Quantum mechanics has long classified particles into just two distinct types: fermions and bosons.

Now physicists from Rice University in the US have found a third type might be possible after all, at least mathematically speaking. Known as a paraparticles, their behavior could imply the existence of elementary particles nobody has ever considered.

“We determined that new types of particles we never knew of before are possible,” says Kaden Hazzard, who with co-author Zhiyuan Wang formulated a theory to demonstrate how objects that weren’t fermions or bosons could exist in physical reality without breaking any known laws.

Fermions encompass fundamental particles that ‘build’ atoms, such as electrons and quarks. In more precise terms, they have a property that prevents them from occupying identical quantum states, effectively ensuring no two matching fermions can fill the same space.

“This behavior is responsible for the whole structure of the periodic table,” says Hazzard. “It’s also why you don’t just go through your chair when you sit down.”
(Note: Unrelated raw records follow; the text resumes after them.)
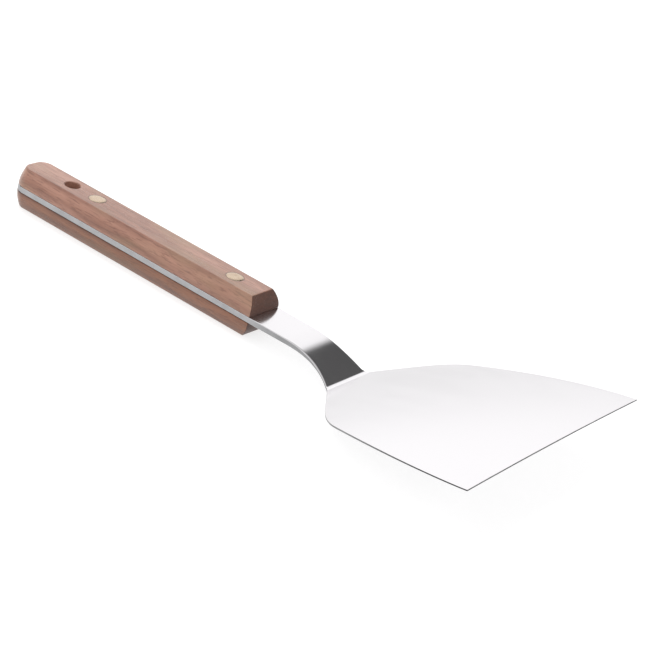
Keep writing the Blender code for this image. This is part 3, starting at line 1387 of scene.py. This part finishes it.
@dataclass
class Studio:
    """A pale floor, a soft surround and a light, and the camera."""

    camera_at: Triple = (0.4964, -0.7973, 0.4612)
    aimed_at: Triple = (0.0180, 0.0246, 0.0100)
    roll: float = math.radians(15.40)
    lens: float = 118.34
    sensor: float = 36.0
    clip_start: float = 0.05
    clip_end: float = 50.0
    floor_size: float = 12.0
    floor_grey: float = 0.38
    floor_glow: float = 0.74
    key_at: Triple = (-0.55, 0.25, 1.10)
    key_size: float = 0.9
    key_watts: float = 9.0
    strip: float = 1.34
    handle_end: float = 0.90
    blade_end: float = 0.80
    zenith: float = 0.72
    horizon: float = 1.15
    dark_card: float = 0.115

    def floor(self) -> None:
        """Lay the pale floor that the turner lies on."""
        Bench.deselect()
        bpy.ops.mesh.primitive_plane_add(size=self.floor_size, location=(0, 0, 0))
        floor = bpy.context.active_object
        floor.name = "floor"
        graph = FinishGraph("pale_floor")
        Bench.dress(floor, graph.finish(
            Base_Color=(self.floor_grey,) * 3, Roughness=0.9, Specular_IOR_Level=0.1,
            Emission_Color=(1.0, 1.0, 1.0), Emission_Strength=self.floor_glow))

    def surround(self) -> None:
        """A soft surround, bright behind the turner, shaded elsewhere, with a dark card above."""
        world = bpy.data.worlds.new("soft_surround")
        bpy.context.scene.world = world
        sky = SkyGraph(world)
        x, y, z = sky.parts
        leaning = sky.maths("ADD", z, sky.maths("MULTIPLY", x, -0.62))
        behind = sky.ramp(leaning, 0.530, 0.600, 1.09, 1.395)
        behind = sky.patch(behind, self.strip, (z, 0.36, 0.46), (z, 0.70, 0.60))
        behind = sky.patch(behind, self.handle_end, (x, -0.68, -0.90))
        behind = sky.patch(behind, self.blade_end, (x, 0.30, 0.80))
        before = sky.ramp(z, 0.05, 0.70, 0.46, 1.30)
        overhead = sky.ramp(x, -0.62, -0.22, 1.00, 0.58)
        glow = sky.patch(before, behind, (y, -0.5, 0.3))
        glow = sky.patch(glow, overhead, (z, 0.72, 0.84), (y, 0.55, 0.35))
        glow = sky.patch(glow, self.zenith, (z, 0.90, 0.97))
        glow = sky.patch(glow, self.horizon, (z, 0.10, 0.04))
        glow = sky.patch(glow, self.dark_card, (z, 0.40, 0.50), (z, 0.92, 0.82),
                         (x, -0.30, -0.19), (x, 0.70, 0.50), (y, 0.30, 0.55))
        sky.shine(glow)

    def light(self) -> None:
        """Hang the large soft light, aimed at the turner and left out of its reflections."""
        lamp = bpy.data.lights.new("key_light", "AREA")
        lamp.size = self.key_size
        lamp.energy = self.key_watts
        holder = bpy.data.objects.new("key_light", lamp)
        holder.location = self.key_at
        holder.visible_glossy = False
        sight = Vector(self.aimed_at) - Vector(self.key_at)
        holder.rotation_euler = sight.to_track_quat("-Z", "Y").to_euler()
        bpy.context.scene.collection.objects.link(holder)

    def camera(self) -> None:
        """Set up the camera, turned about its own line of sight by the roll."""
        eye = bpy.data.cameras.new("camera")
        eye.lens = self.lens
        eye.sensor_width = self.sensor
        eye.clip_start = self.clip_start
        eye.clip_end = self.clip_end
        holder = bpy.data.objects.new("camera", eye)
        at = Vector(self.camera_at)
        straight = (Vector(self.aimed_at) - at).to_track_quat("-Z", "Y").to_matrix()
        turned = straight @ Matrix.Rotation(self.roll, 3, "Z")
        holder.matrix_world = Matrix.Translation(at) @ turned.to_4x4()
        bpy.context.scene.collection.objects.link(holder)
        bpy.context.scene.camera = holder

    def build(self) -> None:
        """Build the whole studio."""
        self.floor()
        self.surround()
        self.light()
        self.camera()
        view = bpy.context.scene.view_settings
        view.view_transform = "Standard"
        view.look = "None"


# ---------------------------------------------------------------- assembly


def adopt(piece: Piece, node: str) -> None:
    """Let a finished piece stand for a node of the frame.

    Args:
        piece: The finished piece.
        node: The node that it replaces.
    """
    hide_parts(node)
    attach(piece, ROOT_BODY)
    log.info("%s: %d faces, for %s", piece.name, len(piece.data.polygons), node)


def make_rivets() -> list[CutlersRivet]:
    """Read both rivets' places from the frame."""
    return [CutlersRivet(name, *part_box(f"{name}_male"), *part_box(f"{name}_female"))
            for name in ("front_rivet", "rear_rivet")]


def make_steel(sheet: SteelSheet, cutters: list[Piece]) -> None:
    """Build the steel.

    Args:
        sheet: The sheet to build.
        cutters: The solids of all the holes.
    """
    steel = sheet.build()
    polished = PolishedSteel(dull_from=sheet.front_x + DULL_BEYOND_FRONT)
    Bench.dress(steel, polished.make(), GroundEdgePaintedShade().make())
    sheet.soften(steel)
    Bench.cut(steel, cutters)
    Bench.smooth(steel, METAL_SHARP)
    adopt(steel, "blade_and_tang")


def make_scale(word: str, scale: WoodScale, wood: OiledWood,
               cutters: list[Piece]) -> None:
    """Build a scale.

    Args:
        word: The word for its side in the frame's names.
        scale: The scale to build.
        wood: Its finish.
        cutters: The solids of all the holes.
    """
    piece = scale.build()
    Bench.cut(piece, cutters)
    Bench.smooth(piece, WOOD_SHARP)
    Bench.dress(piece, wood.make())
    adopt(piece, f"{word}_scale")


def make_halves(rivets: list[CutlersRivet]) -> None:
    """Build both halves of each rivet.

    Args:
        rivets: The rivets to build.
    """
    brass = SatinBrass().make()
    for rivet in rivets:
        for piece, half in ((rivet.solid_half(), Half.SOLID), (rivet.hollow_half(), Half.HOLLOW)):
            Bench.smooth(piece, METAL_SHARP)
            Bench.dress(piece, brass)
            adopt(piece, f"{rivet.name}_{half.value}")


def main() -> None:
    """Build the turner and its studio."""
    logging.basicConfig(level=logging.INFO, format="%(name)s: %(message)s")
    upper_low, upper_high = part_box("upper_scale")
    lower_low, lower_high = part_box("lower_scale")
    rivets = make_rivets()
    hole = HangHole(x=upper_high.x - HOLE_BEHIND_FRONT, low_z=lower_low.z, high_z=upper_high.z)
    cutters = [rivet.cutter() for rivet in rivets] + [hole.cutter()]

    sheet = SteelSheet(front_x=upper_high.x, butt_x=upper_low.x,
                       middle_z=(upper_high.z + lower_low.z) / 2, tang_half_width=upper_high.y)
    make_steel(sheet, cutters)

    places = {"rivets": tuple((rivet.centre.x, rivet.head_radius) for rivet in rivets),
              "hang_hole": (hole.x, hole.radius)}
    upper_low.z = sheet.top_z + WOOD_TO_TANG
    lower_high.z = sheet.low_z - WOOD_TO_TANG
    make_scale("upper", WoodScale("upper_wood_scale", Side.UPPER, upper_low, upper_high),
               OiledWood("upper_oiled_wood", UPPER_TINT, 1.0, **places), cutters)
    make_scale("lower", WoodScale("lower_wood_scale", Side.LOWER, lower_low, lower_high),
               OiledWood("lower_oiled_wood", LOWER_TINT_AND_PAINTED_SHADE, 5.0, **places), cutters)
    make_halves(rivets)

    for cutter in cutters:
        bpy.data.objects.remove(cutter)

    Studio().build()


if __name__ == "__main__":
    main()
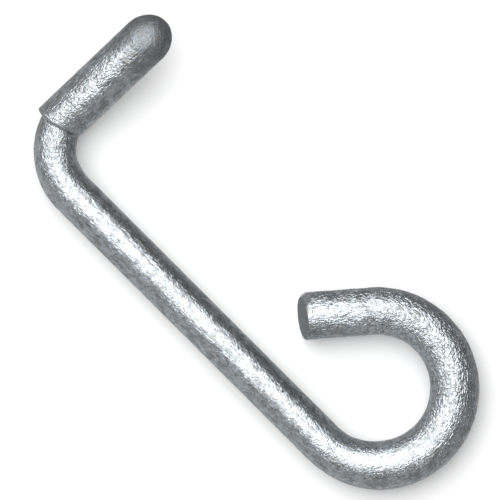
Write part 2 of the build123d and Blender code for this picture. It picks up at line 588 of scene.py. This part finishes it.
def lofted(name, stations, values):
    """A plain mesh object made by the loft tree from the stations."""
    source = bpy.data.objects.new(name + "_source", stations)
    bpy.context.scene.collection.objects.link(source)
    tree = loft_tree()
    modifier = source.modifiers.new("Loft", "NODES")
    modifier.node_group = tree
    for item in tree.interface.items_tree:
        if item.in_out == "INPUT" and item.name in values:
            modifier[item.identifier] = values[item.name]
    depsgraph = bpy.context.evaluated_depsgraph_get()
    mesh = bpy.data.meshes.new_from_object(source.evaluated_get(depsgraph))
    mesh.name = name
    piece = bpy.data.objects.new(name, mesh)
    bpy.context.scene.collection.objects.link(piece)
    bpy.data.objects.remove(source)
    return piece


def face_outwards(mesh):
    """Turns the whole skin if its volume comes out negative."""
    volume = 0.0
    for face in mesh.polygons:
        corners = [mesh.vertices[i].co for i in face.vertices]
        for second, third in zip(corners[1:], corners[2:]):
            volume += corners[0].dot(second.cross(third))
    if volume < 0:
        mesh.flip_normals()


# ---------------------------------------------------------------- the zinc


def noise(tree, place, scale, detail=2.0, roughness=0.5, distortion=0.0):
    """The grey value of a Noise Texture."""
    node = add_node(tree, "ShaderNodeTexNoise",
                    {"Vector": place, "Scale": scale, "Detail": detail, "Roughness": roughness,
                     "Distortion": distortion})
    return node.outputs[0]


def ramp(tree, value, low, high, to_low=0.0, to_high=1.0):
    """A value spread from one range to another, and held at its ends."""
    node = add_node(tree, "ShaderNodeMapRange",
                    {"Value": value, "From Min": low, "From Max": high, "To Min": to_low,
                     "To Max": to_high})
    return node.outputs[0]


def blend_colour(tree, share, first, second):
    """Two colours mixed by a share."""
    node = add_node(tree, "ShaderNodeMix", data_type="RGBA")
    for socket, value in (("Factor_Float", share), ("A_Color", first), ("B_Color", second)):
        target = next(s for s in node.inputs if s.identifier == socket)
        if isinstance(value, bpy.types.NodeSocket):
            tree.links.new(value, target)
        else:
            target.default_value = value
    return next(s for s in node.outputs if s.identifier == "Result_Color")


def attribute(tree, name):
    """A vector that the loft left on the skin."""
    return add_node(tree, "ShaderNodeAttribute", attribute_name=name).outputs["Vector"]


def zinc_material(zinc):
    """Hot-dip zinc: clean metal broken up by oxide, with dark pit specks, dimples and a fine grain, and
    painted shade on the nose and the bend's end.
    """
    material = bpy.data.materials.new("hot_dip_zinc")
    material.use_nodes = True
    tree = material.node_tree
    tree.nodes.clear()
    place = tree.nodes.new("ShaderNodeTexCoord").outputs["Object"]
    straight = vector_maths(tree, "MULTIPLY", attribute(tree, "straight"),
                            (1.0, 1.0, 1.0 / zinc.grain_stretch))
    streaky = vector_maths(tree, "MULTIPLY", straight, (1.0, 1.0, STREAK))
    finish = add_node(tree, "ShaderNodeSeparateXYZ", {0: attribute(tree, "finish")})
    matte_and_painted_shade, sheared, coarse = finish.outputs["X"], finish.outputs["Y"], finish.outputs["Z"]
    # The cut face's own darker zinc together with the painted shade over the nose and the bend's end
    cut_face_and_painted_shade = maths(tree, "MAXIMUM", matte_and_painted_shade, sheared)
    grain_scale = 1.0 / zinc.grain_size

    # Oxide comes in small blotches with a broken edge
    speckle = noise(tree, straight, 0.5 / zinc.dimple_size, 3.0, 0.65, 0.8)
    blotches = noise(tree, place, grain_scale / 12, 2.0, 0.5, 0.4)
    mix = maths(tree, "MULTIPLY_ADD", blotches, 0.3, maths(tree, "MULTIPLY", speckle, 0.7))
    # The cut face and the painted shade lean a little towards the darker oxide
    mix = maths(tree, "MULTIPLY_ADD", cut_face_and_painted_shade, 0.08, mix)
    oxide = ramp(tree, mix, 0.44, 0.58)
    tint = ramp(tree, noise(tree, place, grain_scale / 6, 3.0, 0.6, 0.5), 0.45, 0.60)
    weathered = blend_colour(tree, tint, (*zinc.cool_oxide, 1.0), (*zinc.warm_oxide, 1.0))
    base = blend_colour(tree, oxide, (*zinc.zinc_grey, 1.0), weathered)

    # Pits are dark specks and the cut face is darker all over; the same darkening over the nose and the
    # bend's end by the shoulder is painted shade, standing in for their dimmer highlight
    pits_and_painted_shade = ramp(tree, noise(tree, streaky, 0.8 / zinc.dimple_size, 3.0, 0.65, 1.4), 0.56, 0.66)
    pits_and_painted_shade = maths(tree, "MAXIMUM", pits_and_painted_shade, maths(tree, "MULTIPLY", cut_face_and_painted_shade, 0.62))
    base = blend_colour(tree, maths(tree, "MULTIPLY", pits_and_painted_shade, 0.7), base, (*zinc.pit_and_painted_shade_grey, 1.0))
    rough = ramp(tree, oxide, 0.0, 1.0, zinc.clean_roughness, zinc.oxide_roughness)
    rough = maths(tree, "MAXIMUM", rough, maths(tree, "MULTIPLY", cut_face_and_painted_shade, zinc.dull_roughness))

    # Dimples everywhere, deeper and more drawn out where the coat is coarse, under a fine grain
    round_dimples = noise(tree, straight, 1.0 / zinc.dimple_size, 1.0, 0.35, 0.6)
    long_dimples = noise(tree, streaky, 1.0 / zinc.dimple_size, 1.0, 0.35, 1.0)
    depth = ramp(tree, coarse, 0.0, 1.0, zinc.dimple_least, 1.0)
    dimples = maths(tree, "MULTIPLY", maths(tree, "ADD", round_dimples, long_dimples), depth)
    fine = maths(tree, "MULTIPLY", noise(tree, straight, grain_scale, 1.0, 0.5), zinc.grain_height)
    height = maths(tree, "MULTIPLY_ADD", dimples, zinc.dimple_height / 2, fine)
    bump = add_node(tree, "ShaderNodeBump", {"Height": height, "Strength": 1.0, "Distance": 1.0})

    surface = add_node(tree, "ShaderNodeBsdfPrincipled",
                       {"Base Color": base, "Metallic": 1.0, "Roughness": rough,
                        "Specular Tint": (0.6, 0.6, 0.6, 1.0), "Normal": bump.outputs[0]})
    output = tree.nodes.new("ShaderNodeOutputMaterial")
    tree.links.new(surface.outputs[0], output.inputs["Surface"])
    return material


# ---------------------------------------------------------------- the operators


class HOOK_OT_bar(bpy.types.Operator):
    """Make the bent bar with its zinc coat"""

    bl_idname = "hook.bar"
    bl_label = "Make Bar"
    bl_options = {"REGISTER", "UNDO"}

    def execute(self, context):
        bar, zinc = context.scene.hook_bar, context.scene.hook_zinc
        material = zinc_material(zinc)
        values = {
            "Segments": bar.segments,
            "Lump Height": zinc.lump_height,
            "Lump Size": zinc.lump_size,
            "Ripple Height": zinc.ripple_height,
            "Ripple Size": zinc.ripple_size,
            "Relief Least": zinc.relief_least,
            "Seed": zinc.seed,
            "Material": material,
        }
        piece = lofted("hook_bar", station_points(hook_rings(bar)), values)
        face_outwards(piece.data)
        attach(piece, BODY)
        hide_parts(NODE)
        return {"FINISHED"}


def floor_material(studio):
    """Plain matt paper."""
    material = bpy.data.materials.new("studio_paper")
    material.use_nodes = True
    surface = material.node_tree.nodes["Principled BSDF"]
    surface.inputs["Base Color"].default_value = (*studio.floor_colour, 1.0)
    surface.inputs["Roughness"].default_value = 0.9
    surface.inputs["Specular IOR Level"].default_value = 0.1
    return material


def make_floor(studio):
    """A wide floor just under the hook."""
    half = studio.floor_width / 2
    height = cad_low.z - FLOOR_GAP
    mesh = bpy.data.meshes.new("floor")
    corners = [(-half, -half, height), (half, -half, height), (half, half, height), (-half, half, height)]
    mesh.from_pydata(corners, [], [(0, 1, 2, 3)])
    mesh.materials.append(floor_material(studio))
    floor = bpy.data.objects.new("floor", mesh)
    bpy.context.scene.collection.objects.link(floor)
    floor.visible_glossy = False


def picture_axes(studio):
    """The picture's right and up directions in the hook's plane."""
    right = Vector((math.cos(studio.picture_turn), math.sin(studio.picture_turn), 0))
    return right, UP.cross(right)


def make_softbox(studio, aim):
    """A round softbox over the hook, a little towards the picture's top and left."""
    right, top = picture_axes(studio)
    towards = (UP + top * math.tan(studio.box_up) - right * math.tan(studio.box_left)).normalized()
    radius = studio.box_distance * math.tan(studio.box_half_angle)
    light = bpy.data.lights.new("softbox", "AREA")
    light.shape = "DISK"
    light.size = 2 * radius
    light.energy = studio.box_radiance * math.pi * math.pi * radius ** 2
    box = bpy.data.objects.new("softbox", light)
    box.location = aim + towards * studio.box_distance
    box.rotation_euler = (-towards).to_track_quat("-Z", "Y").to_euler()
    box.visible_camera = False
    bpy.context.scene.collection.objects.link(box)


def make_room(studio):
    """A grey room, darker towards the picture's upper right and brighter underfoot."""
    right, top = picture_axes(studio)
    world = bpy.data.worlds.new("studio_room")
    world.use_nodes = True
    tree = world.node_tree
    direction = tree.nodes.new("ShaderNodeTexCoord").outputs["Generated"]
    across = add_node(tree, "ShaderNodeVectorMath", {0: direction, 1: (right + top).normalized()},
                      operation="DOT_PRODUCT").outputs["Value"]
    height = add_node(tree, "ShaderNodeSeparateXYZ", {0: direction}).outputs["Z"]
    grey = maths(tree, "ADD", ramp(tree, across, -1.0, 1.0, studio.room_bright, studio.room_dark),
                 ramp(tree, height, -0.8, -0.35, studio.room_under, 0.0))
    tree.links.new(grey, tree.nodes["Background"].inputs["Color"])
    bpy.context.scene.world = world


def make_camera(studio, aim):
    """A long lens straight above the hook, turned so that the shank runs down to the right."""
    right, top = picture_axes(studio)
    data = bpy.data.cameras.new("camera")
    data.lens = studio.lens
    distance = studio.picture_width * data.lens / data.sensor_width
    data.clip_start = distance / 100
    data.clip_end = distance * 10
    camera = bpy.data.objects.new("camera", data)
    turned = Matrix((right, top, UP)).transposed().to_4x4()
    camera.matrix_world = Matrix.Translation(aim + UP * distance) @ turned
    bpy.context.scene.collection.objects.link(camera)
    bpy.context.scene.camera = camera


class HOOK_OT_studio(bpy.types.Operator):
    """Set the plain floor, the soft light and the camera"""

    bl_idname = "hook.studio"
    bl_label = "Set Studio"
    bl_options = {"REGISTER", "UNDO"}

    def execute(self, context):
        studio = context.scene.hook_studio
        aim = Vector((studio.aim_x, studio.aim_y, 0))
        make_floor(studio)
        make_room(studio)
        make_softbox(studio, aim)
        make_camera(studio, aim)
        context.scene.view_settings.view_transform = "Standard"
        return {"FINISHED"}


class HOOK_PT_panel(bpy.types.Panel):
    """Lists the hook's settings and its operators"""

    bl_idname = "HOOK_PT_panel"
    bl_label = "Pigtail Hook"
    bl_space_type = "VIEW_3D"
    bl_region_type = "UI"
    bl_category = "Hook"

    def draw(self, context):
        layout = self.layout
        for settings, operator in (("hook_bar", HOOK_OT_bar), ("hook_zinc", None),
                                   ("hook_studio", HOOK_OT_studio)):
            group = getattr(context.scene, settings)
            column = layout.column(align=True)
            for name in group.__annotations__:
                column.prop(group, name)
            if operator:
                layout.operator(operator.bl_idname)


SETTINGS = {
    "hook_bar": HookBarSettings,
    "hook_zinc": HookZincSettings,
    "hook_studio": HookStudioSettings,
}
CLASSES = (*SETTINGS.values(), HOOK_OT_bar, HOOK_OT_studio, HOOK_PT_panel)


def register():
    for item in CLASSES:
        bpy.utils.register_class(item)
    for name, group in SETTINGS.items():
        setattr(bpy.types.Scene, name, PointerProperty(type=group))


def unregister():
    for name in SETTINGS:
        delattr(bpy.types.Scene, name)
    for item in reversed(CLASSES):
        bpy.utils.unregister_class(item)


def main():
    register()
    bpy.ops.hook.studio()
    bpy.ops.hook.bar()


if __name__ == "__main__":
    main()
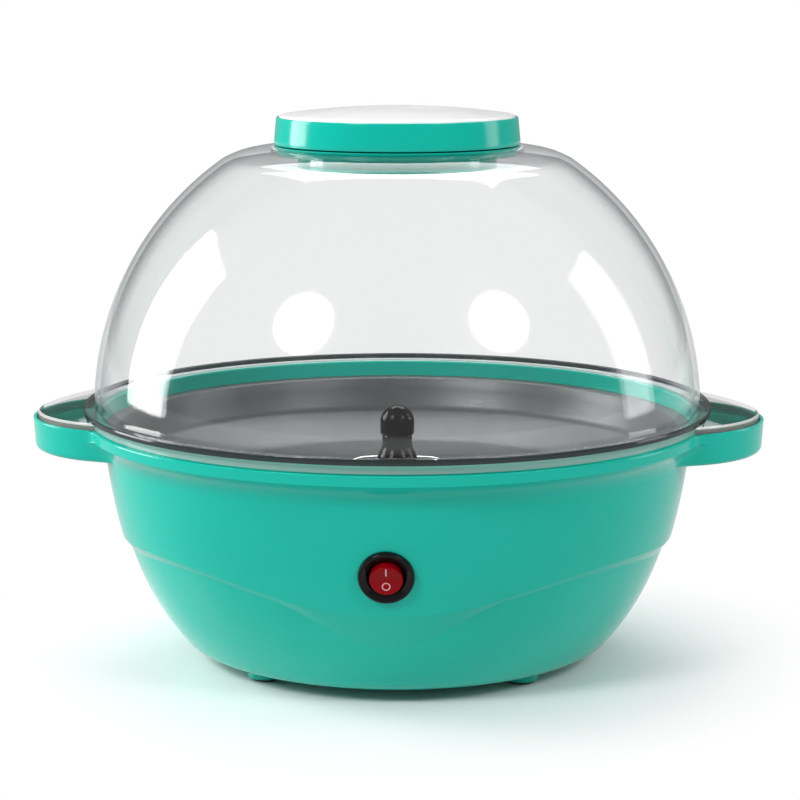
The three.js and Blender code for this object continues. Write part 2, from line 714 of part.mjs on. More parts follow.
function terminalBlock() {
  const body = solidOf(block(30, 14, 0, 12));
  const bores = [-TERMINAL_PITCH, 0, TERMINAL_PITCH].map((x) => {
    const bore = disc(2.2, -8, 8, 12).rotateX(Math.PI / 2);
    return solidOf(bore.translate(x, 0, TERMINAL_BORE_Z));
  });
  place('terminal_block', geometryOf(cut(body, bores)), CERAMIC).position.set(0, 50, TERMINAL_Z);
}

// Each wire ends inside a bore of the terminal block or just short of the piece that it feeds
function innerWires() {
  const boreZ = TERMINAL_Z + TERMINAL_BORE_Z;
  const tailZ = ELEMENT_Z - ELEMENT_TAIL - 1.5;
  const routes = { motor_wire: [[0, 26, 27], [0, 30, 22], [0, 36, 15], [0, 46, boreZ]] };
  for (const [side, hand] of [[-1, 'left'], [1, 'right']]) {
    const bore = TERMINAL_PITCH * side;
    const start = side < 0 ? [0, -102.4, 75.5] : [0, -100.4, 66.6];
    routes[`switch_wire_${hand}`] = [
      start, [4 * side, -99.6, 61], [16 * side, -95, 50], [40 * side, -78, 30], [53 * side, -38, 20],
      [53 * side, 8, 17], [30 * side, 29, 14.5], [bore, 36, boreZ], [bore, 46, boreZ],
    ];
    routes[`element_wire_${hand}`] = [
      [23.9 * side, 55, tailZ], [24.4 * side, 57, 44], [20 * side, 62, 26], [11 * side, 63, 15.5],
      [bore, 54, boreZ],
    ];
  }
  Object.entries(routes).forEach(([name, points]) => {
    place(name, tube(smoothCurve(points), WIRE_R, 2 * points.length, 6), GREY);
  });
}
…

Bosons are defined by a different measure to this property that allows them to pass right through one another like ghosts in a corridor.

Typically acting as force carriers like photons and gluons, bosons mediate interactions in ways that push and pull fermions into everything from protons to porcupines to potatoes to planets.

There is one notable exception to this strict rule of quantum-state segregation. Restricted to just two dimensions, some materials can give rise to a particle-like behavior that breaks the statistical laws expected of fermions and bosons, effectively allowing a unique swapping of quantum states.

Known as anyons, these technical loopholes can’t extend into the three-dimensional space of our Universe and are therefore unlikely to be represented by any bona fide fundamental particles we’re yet to discover. Less a new aisle in the quantum hardware; they’re more like a novelty keychain you can pick up at the front counter.

Still, this has never stopped theoretical physicists from tinkering with the quantum descriptions of hypothetical particles to see what survives, operating in a field called parastatistics. Though an act of purely mathematical expression, doing so can reveal deeper truths about whether fermions and bosons are truly all there is, and if so, why so.

Since its inception in the early-to-mid 20th century, parastatistics has failed to find anything that can’t fall into the fermion or boson boxes. In fact, as quantum theories developed over time, it became increasingly clear that any theory developed through parastatistics would be indistinguishable from a universe with only fermions and bosons.

Wang and Hazzard think they have uncovered a reason to disagree. By introducing a second step of quantization distinct from previous methods, they’ve shown collective behaviors in materials can give rise to particles that act somewhat like anyons even as they turn corners in a three-dimensional universe more or less identical to our own.

The concept falls well short of mapping a path to a whole new class of particle, serving merely to show we might not want to close the book on the possibility yet.

“To realize paraparticles in experiments, we need more realistic theoretical proposals,” says Wang.

Yet knowing the Standard Model Hardware of quantum physics is yet to stock anything for general relativity, and has no room for bricks of dark matter or the equally mysterious springs of dark energy, having plans for expansion is worthwhile.

This research was published in Nature.